Week 1: Iowa State lost to Northern Iowa. Week 3: Iowa lost to North Dakota State. Week 4: Iowa state legislature passes bill barring the state's two biggest schools from scheduling anyone with "North" in their name. Week 5: Iowa police bar Northwestern from crossing the state line to play Iowa. Week 6: Iowa State linebacker Reggan Northrup is considering a new surname.

5. Buster Sooner (1-2)

It's time to circle the wagons in Norman. Unfortunately, they just have the one wagon, so they'll have to ride it around in circles. Like little Sheriff Bart's family during the Indian attack, or Baker Mayfield running around waiting on someone to get open downfield.

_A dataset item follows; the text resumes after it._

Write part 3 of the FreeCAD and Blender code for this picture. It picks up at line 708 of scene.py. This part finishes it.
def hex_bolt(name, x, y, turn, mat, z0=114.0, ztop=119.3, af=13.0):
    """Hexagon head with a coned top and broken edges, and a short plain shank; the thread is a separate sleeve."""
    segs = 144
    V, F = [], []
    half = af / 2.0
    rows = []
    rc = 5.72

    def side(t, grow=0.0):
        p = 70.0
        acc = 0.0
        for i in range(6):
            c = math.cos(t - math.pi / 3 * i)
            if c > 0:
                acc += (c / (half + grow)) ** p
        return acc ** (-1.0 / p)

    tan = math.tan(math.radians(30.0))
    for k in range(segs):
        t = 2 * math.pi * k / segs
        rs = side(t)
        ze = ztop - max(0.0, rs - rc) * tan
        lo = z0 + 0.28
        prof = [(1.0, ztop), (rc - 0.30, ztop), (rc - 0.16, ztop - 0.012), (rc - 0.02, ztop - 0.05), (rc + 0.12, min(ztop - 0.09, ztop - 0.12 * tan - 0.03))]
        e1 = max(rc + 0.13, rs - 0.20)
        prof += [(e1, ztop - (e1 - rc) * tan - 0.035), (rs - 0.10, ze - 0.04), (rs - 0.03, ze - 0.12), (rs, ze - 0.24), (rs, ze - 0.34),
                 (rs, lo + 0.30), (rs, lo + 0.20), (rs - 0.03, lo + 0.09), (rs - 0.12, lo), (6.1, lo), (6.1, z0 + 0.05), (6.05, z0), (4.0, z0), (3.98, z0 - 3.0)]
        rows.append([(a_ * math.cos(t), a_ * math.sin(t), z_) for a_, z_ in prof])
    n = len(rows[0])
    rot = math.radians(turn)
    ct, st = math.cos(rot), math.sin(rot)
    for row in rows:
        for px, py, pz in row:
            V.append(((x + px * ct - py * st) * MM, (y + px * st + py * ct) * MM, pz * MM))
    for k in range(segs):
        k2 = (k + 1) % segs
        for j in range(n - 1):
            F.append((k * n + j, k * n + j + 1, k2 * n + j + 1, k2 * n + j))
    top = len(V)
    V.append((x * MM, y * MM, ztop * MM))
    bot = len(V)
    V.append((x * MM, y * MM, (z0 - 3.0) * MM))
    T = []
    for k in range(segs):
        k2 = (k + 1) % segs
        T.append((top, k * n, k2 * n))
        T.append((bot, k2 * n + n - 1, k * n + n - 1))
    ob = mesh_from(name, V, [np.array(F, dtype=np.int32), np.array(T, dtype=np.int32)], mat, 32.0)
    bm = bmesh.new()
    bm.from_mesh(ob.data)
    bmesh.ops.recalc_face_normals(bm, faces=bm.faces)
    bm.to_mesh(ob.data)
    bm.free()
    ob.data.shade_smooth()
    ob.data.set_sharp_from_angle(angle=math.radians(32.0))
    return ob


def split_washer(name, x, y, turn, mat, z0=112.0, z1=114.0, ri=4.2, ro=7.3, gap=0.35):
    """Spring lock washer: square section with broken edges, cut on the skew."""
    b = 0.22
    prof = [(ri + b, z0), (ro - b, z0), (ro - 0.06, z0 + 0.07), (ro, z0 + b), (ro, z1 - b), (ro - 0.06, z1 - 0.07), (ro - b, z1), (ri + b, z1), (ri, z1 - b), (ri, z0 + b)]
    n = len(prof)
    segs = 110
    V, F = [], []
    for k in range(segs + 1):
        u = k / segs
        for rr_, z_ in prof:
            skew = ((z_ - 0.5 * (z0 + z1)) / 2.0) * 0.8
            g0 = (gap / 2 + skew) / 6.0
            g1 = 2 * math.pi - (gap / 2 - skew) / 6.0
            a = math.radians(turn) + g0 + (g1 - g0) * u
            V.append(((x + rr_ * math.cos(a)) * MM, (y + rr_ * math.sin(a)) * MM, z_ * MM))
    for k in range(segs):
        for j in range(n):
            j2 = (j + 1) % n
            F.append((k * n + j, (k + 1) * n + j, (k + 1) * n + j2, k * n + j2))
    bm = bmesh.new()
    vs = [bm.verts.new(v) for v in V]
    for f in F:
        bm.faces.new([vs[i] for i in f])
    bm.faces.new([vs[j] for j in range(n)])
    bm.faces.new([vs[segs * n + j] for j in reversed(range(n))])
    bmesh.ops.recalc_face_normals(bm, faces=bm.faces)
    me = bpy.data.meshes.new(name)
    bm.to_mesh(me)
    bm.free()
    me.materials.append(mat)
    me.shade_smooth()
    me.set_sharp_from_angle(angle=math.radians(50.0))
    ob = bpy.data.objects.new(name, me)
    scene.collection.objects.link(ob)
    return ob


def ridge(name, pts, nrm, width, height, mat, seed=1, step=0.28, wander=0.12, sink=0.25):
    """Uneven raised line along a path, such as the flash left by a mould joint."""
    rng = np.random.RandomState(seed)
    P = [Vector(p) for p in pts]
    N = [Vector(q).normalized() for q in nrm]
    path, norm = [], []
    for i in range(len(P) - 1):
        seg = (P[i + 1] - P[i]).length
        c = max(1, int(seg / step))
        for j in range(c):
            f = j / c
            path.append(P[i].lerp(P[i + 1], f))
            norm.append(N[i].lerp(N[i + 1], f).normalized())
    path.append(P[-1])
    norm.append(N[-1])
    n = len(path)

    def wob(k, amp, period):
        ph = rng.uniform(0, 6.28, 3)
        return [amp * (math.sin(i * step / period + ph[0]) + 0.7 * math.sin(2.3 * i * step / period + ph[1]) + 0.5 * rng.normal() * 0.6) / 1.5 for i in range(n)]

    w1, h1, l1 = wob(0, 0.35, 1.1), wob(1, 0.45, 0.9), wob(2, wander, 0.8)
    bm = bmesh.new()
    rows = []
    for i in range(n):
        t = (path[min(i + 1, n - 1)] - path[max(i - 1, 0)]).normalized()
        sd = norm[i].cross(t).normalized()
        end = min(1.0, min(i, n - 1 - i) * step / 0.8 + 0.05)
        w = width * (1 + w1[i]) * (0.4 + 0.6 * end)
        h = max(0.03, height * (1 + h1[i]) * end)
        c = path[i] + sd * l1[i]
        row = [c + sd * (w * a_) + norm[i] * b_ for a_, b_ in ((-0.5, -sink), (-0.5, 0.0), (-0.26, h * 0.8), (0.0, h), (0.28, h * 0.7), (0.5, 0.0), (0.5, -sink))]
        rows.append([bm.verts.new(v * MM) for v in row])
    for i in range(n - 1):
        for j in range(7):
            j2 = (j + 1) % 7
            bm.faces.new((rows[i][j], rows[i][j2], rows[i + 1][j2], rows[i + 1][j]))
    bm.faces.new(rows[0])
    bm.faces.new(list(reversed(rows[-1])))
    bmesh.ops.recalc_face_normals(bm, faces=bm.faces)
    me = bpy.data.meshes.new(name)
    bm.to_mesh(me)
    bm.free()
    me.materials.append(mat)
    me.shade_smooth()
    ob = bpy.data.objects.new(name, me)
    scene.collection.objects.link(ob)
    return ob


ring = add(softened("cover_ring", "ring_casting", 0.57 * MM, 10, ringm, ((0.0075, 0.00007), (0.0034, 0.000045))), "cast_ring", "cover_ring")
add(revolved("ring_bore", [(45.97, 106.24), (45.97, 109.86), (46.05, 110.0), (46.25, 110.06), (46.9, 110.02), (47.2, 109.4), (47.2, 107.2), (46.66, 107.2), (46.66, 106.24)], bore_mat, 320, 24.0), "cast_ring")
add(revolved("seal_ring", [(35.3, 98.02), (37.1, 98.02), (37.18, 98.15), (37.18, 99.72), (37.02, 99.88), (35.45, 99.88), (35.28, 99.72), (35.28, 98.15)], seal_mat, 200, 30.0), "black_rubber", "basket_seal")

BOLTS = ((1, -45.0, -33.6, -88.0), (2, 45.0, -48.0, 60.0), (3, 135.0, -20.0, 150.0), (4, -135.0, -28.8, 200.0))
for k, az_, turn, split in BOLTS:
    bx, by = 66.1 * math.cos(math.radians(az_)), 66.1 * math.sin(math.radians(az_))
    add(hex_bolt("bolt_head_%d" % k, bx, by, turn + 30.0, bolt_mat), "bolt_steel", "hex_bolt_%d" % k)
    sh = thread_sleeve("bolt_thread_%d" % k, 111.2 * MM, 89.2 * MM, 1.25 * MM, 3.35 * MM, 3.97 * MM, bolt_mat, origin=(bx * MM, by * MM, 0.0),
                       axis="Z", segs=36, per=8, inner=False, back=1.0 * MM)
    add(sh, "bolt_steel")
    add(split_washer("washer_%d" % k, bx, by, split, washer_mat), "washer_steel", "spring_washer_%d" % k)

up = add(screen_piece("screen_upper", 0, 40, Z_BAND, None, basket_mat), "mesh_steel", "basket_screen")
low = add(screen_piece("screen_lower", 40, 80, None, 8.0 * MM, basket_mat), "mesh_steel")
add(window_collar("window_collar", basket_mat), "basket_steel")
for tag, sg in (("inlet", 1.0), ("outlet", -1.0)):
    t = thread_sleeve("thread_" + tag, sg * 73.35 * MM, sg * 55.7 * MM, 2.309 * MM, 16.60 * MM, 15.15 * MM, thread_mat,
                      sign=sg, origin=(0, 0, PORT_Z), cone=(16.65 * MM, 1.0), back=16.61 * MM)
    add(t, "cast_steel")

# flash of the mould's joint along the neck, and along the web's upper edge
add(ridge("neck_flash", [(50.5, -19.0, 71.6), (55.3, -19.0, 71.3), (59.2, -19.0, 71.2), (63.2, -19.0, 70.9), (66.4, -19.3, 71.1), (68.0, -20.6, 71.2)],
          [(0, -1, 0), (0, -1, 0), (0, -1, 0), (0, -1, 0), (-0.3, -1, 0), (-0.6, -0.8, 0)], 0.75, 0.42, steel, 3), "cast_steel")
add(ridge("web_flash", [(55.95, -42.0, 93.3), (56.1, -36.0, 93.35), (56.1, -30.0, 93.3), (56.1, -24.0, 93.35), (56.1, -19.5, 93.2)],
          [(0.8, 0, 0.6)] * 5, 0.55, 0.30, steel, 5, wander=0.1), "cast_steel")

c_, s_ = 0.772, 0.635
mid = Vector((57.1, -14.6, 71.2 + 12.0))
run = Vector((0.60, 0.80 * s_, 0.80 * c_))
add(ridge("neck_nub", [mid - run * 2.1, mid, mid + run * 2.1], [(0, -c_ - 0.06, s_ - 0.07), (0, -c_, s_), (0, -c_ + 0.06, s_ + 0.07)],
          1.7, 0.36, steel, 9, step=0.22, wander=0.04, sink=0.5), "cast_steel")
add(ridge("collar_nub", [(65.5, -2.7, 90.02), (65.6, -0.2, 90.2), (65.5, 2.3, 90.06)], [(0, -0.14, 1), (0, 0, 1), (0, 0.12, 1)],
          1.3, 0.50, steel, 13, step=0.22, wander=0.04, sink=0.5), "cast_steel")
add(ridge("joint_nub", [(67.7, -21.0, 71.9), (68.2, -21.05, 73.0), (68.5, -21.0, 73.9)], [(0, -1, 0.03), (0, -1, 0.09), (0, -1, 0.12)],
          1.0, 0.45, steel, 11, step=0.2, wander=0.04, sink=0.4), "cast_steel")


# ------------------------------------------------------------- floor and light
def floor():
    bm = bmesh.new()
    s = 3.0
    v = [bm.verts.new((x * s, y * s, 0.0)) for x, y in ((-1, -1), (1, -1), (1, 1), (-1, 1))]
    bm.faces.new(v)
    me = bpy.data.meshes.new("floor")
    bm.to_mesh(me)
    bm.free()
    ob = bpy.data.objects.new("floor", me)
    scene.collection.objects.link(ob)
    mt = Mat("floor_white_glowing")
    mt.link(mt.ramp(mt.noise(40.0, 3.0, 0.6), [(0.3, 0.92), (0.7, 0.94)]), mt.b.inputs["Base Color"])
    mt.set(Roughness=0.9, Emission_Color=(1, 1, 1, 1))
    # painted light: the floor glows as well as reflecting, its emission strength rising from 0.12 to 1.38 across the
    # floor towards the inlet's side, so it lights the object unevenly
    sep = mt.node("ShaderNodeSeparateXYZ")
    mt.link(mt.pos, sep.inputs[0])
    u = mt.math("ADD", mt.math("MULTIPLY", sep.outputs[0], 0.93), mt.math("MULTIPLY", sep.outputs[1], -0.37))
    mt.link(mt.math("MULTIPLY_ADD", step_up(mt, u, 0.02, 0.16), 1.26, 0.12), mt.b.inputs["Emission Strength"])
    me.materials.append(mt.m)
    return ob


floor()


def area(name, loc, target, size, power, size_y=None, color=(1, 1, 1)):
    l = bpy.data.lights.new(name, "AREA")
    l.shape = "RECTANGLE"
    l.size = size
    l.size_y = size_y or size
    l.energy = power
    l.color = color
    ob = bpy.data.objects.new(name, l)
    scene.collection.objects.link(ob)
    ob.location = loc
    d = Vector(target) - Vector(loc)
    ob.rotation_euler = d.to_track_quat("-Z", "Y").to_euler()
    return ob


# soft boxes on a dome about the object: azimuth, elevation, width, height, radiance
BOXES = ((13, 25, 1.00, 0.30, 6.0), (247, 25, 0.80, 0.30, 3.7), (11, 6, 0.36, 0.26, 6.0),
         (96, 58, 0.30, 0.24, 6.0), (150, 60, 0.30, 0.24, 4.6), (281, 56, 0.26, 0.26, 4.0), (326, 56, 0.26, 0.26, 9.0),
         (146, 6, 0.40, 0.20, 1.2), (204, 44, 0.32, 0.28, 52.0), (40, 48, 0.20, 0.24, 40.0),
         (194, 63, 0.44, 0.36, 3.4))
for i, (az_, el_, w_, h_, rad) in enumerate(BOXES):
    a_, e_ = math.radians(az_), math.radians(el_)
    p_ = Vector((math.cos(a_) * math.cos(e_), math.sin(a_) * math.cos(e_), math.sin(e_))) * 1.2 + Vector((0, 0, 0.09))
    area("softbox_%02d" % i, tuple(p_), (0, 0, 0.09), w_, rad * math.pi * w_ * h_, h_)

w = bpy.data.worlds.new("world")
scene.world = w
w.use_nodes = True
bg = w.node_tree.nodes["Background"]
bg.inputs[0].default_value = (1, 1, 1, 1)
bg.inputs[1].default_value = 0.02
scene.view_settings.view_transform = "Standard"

6. Charlotte 1-and-2ers (1-2)

There aren't a lot of hard and fast rules when it comes to the Bottom 10, but there are a few. You are guaranteed instant inclusion if you do any of the following: 1. Lose to Eastern Michigan. 2. Commit three consecutive personal fouls to set up an opponent's kickoff at your own 20-yard line. 3. Have more than one person approach me at church on Sunday morning to say, "Dude, we have to be in the Bottom 10 this week," and one of those people is a university staff member. The Niners pulled a hat trick. And that hat looks like Cam Newton's barbershop boater.

7. Warshington State (1-2)

No, defeating Idaho doesn't get you off the list.

8. UMess (1-2)

No, defeating FI(not A)U doesn't get you off the list. (Only 67 days until UMass visits Hawaii.)

9. State of Kent (1-2)

No, defeating Monmouth doesn't get you off the list.

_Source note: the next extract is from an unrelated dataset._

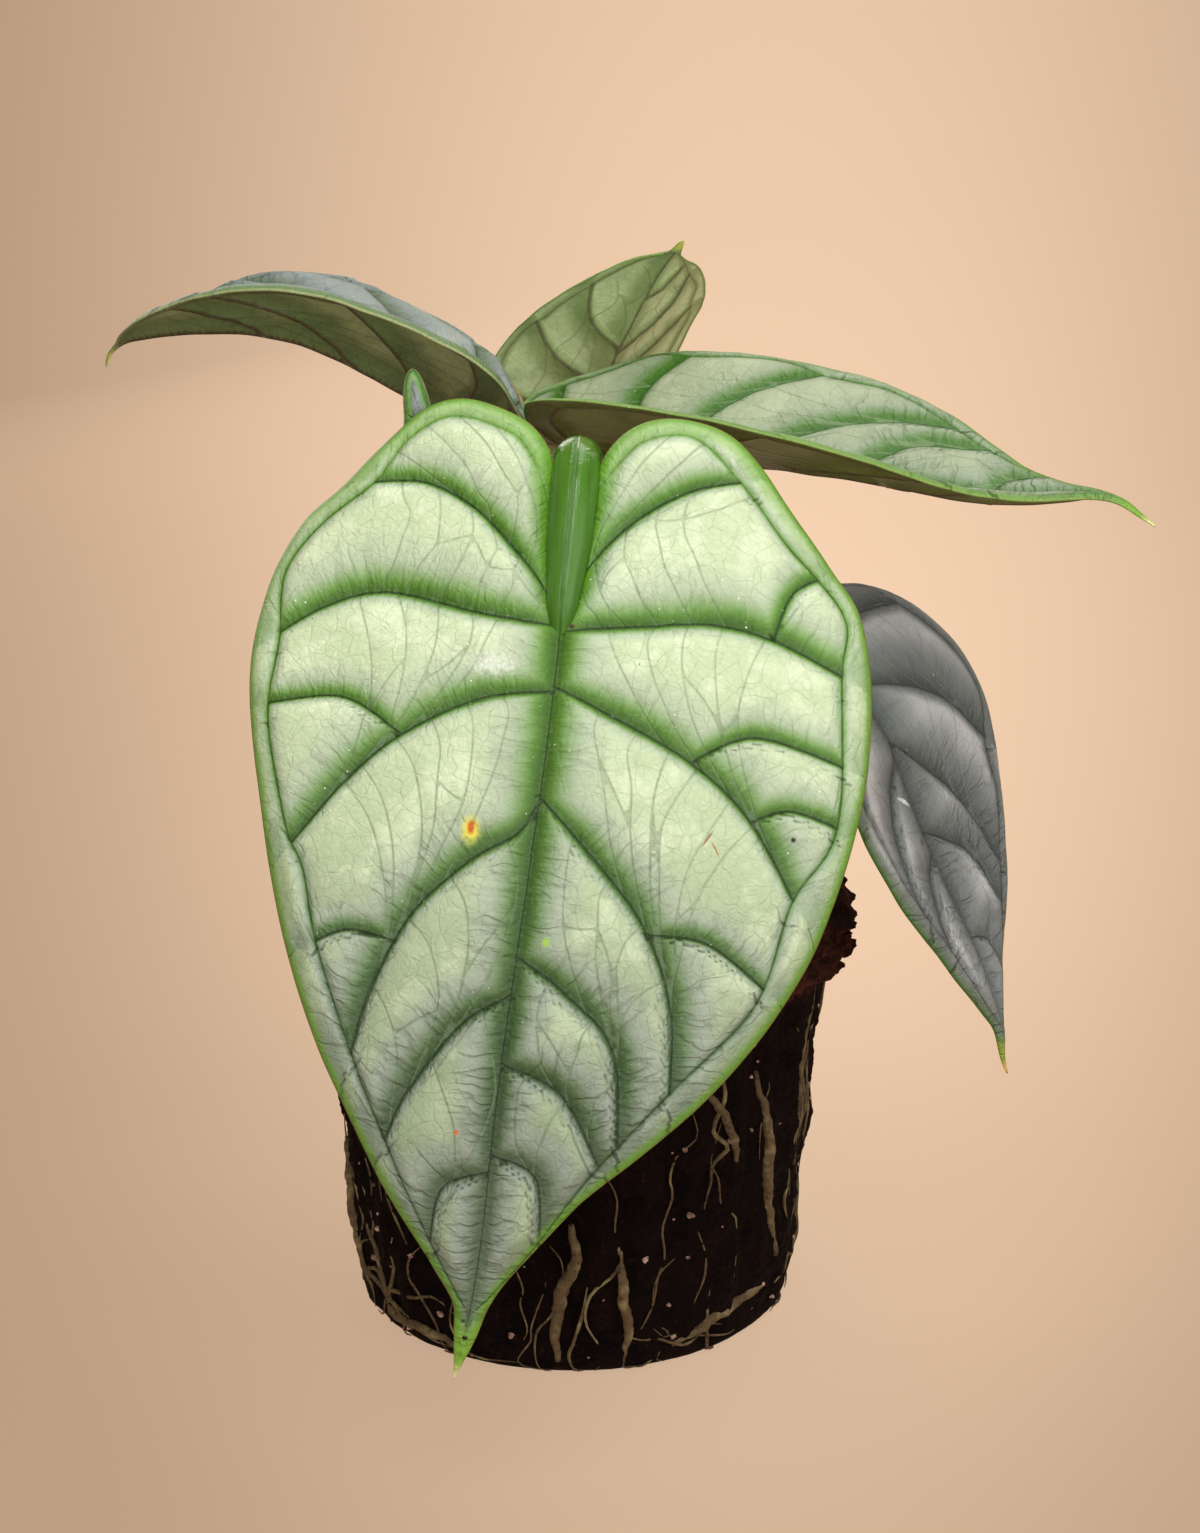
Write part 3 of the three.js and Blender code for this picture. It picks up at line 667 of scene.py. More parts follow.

10. Buffalo Bills, er, Bulls (0-2)

MAC teams are beginning to arrive to the Bottom 10 like a fun-size bag of Skittles spilled beneath a car seat. Bowling Green, Northern Illinois, My Hammy of Ohio and Just Plain Ohio all lost to varying degrees of disappointment. But in the end the Bulls seized the spot via their three-game losing streak to Albany, Nevada and Fightin' Byes of Open Date U.

Waiting list: My-hammy of Ohio (0-3), NIU (0-3), Georgia State Not Southern (0-3), Arkansas State (0-3), Kentughky (1-2), Huh-why-yuh (1-3), North Texas Forty (1-2), Kansas Nayhawks (1-2), USC (1-2), dropping the ball before crossing the goal line, tossing the ball to the official behind the goal line ... on a kickoff.